Di contro il mondo popolare, ben descritto nella Genova popolare dei mercati rionali e delle balere domenicali, offre figure tutte positive, volte a una fattualità semplice ed efficace, estranea a ogni problematica classista. In tal senso la domestica di Sissignora è una stretta parente della sartina di Addio giovinezza. In entrambi i film poi una elegante qualità figurativa incornicia le proprie figure, guardandole sempre un po’ da lontano e ricorrendo al primo piano solo per i momenti di massima tensione emotiva.
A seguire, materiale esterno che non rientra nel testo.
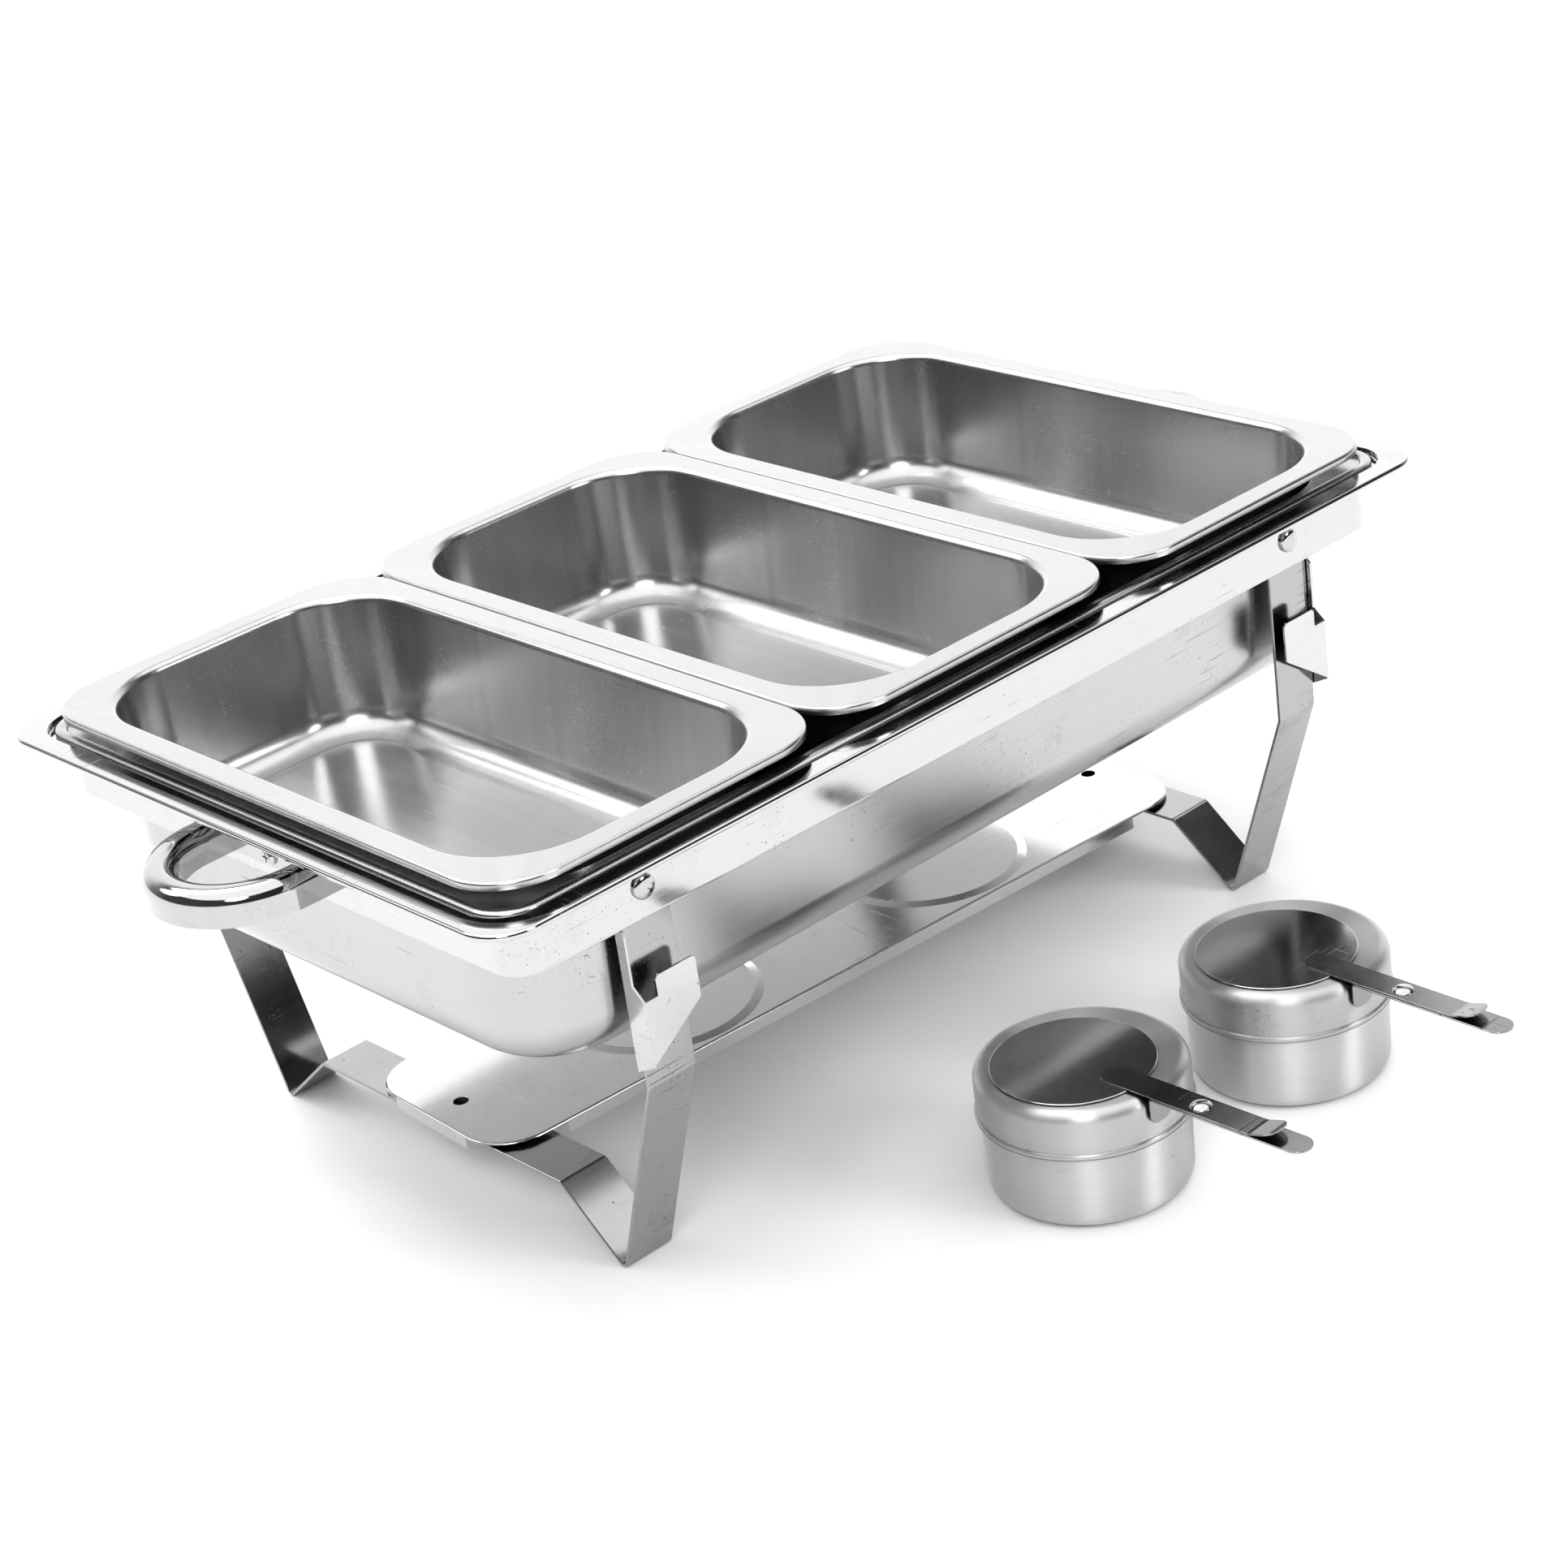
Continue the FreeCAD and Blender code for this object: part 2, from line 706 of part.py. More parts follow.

Questo creativo uso della distanziazione trova un proprio superbo apice nell’episodio finale: Cristina, malata, nerovestita, si trascina verso il porto per salutare l’ex fidanzato in partenza (è un marinaio) mentre intorno a lei incombenti sagome nere (attrezzi, macchinari in disuso, àncore)  segnano il paesaggio in modo luttuoso, preannunciando la sua morte.
Sissignora è quindi un melodramma filmico: lo conferma oltre al soggetto “pucciniano”, anche la bella colonna sonora dell’operista Felice Lattuada (padre di Alberto), la quale conferisce i toni giusti, ora distesi, ora cupi, ora elegiaci, alle immagini. Lo conferma infine l’obbligatoria morte di Cristina, tesa a creare un climax conclusivo che - come si è detto - funziona poco. In Addio giovinezza un Poggioli più originale aveva evitato di far morire la sua sartina e ciononostante aveva saputo descriverne in modo sublime (nella parte finale) le sofferenze amorose.
In ogni caso anche il nuovo lavoro è opera complessivamente di buon valore (Piovene sul Corsera dell’epoca parla di “film d’alta classe, che bisogna vedere”), in quanto sa raccontare con sincera partecipazione la dolente odissea degli “umiliati e offesi”, di coloro che non sanno difendersi, che non riescono a opporre un’adeguata difesa alla marea montante degli altrui egoismi e finiscono per soccombere. E’ probabile che Poggioli percepisse questa tormentata poetica come parzialmente autobiografica.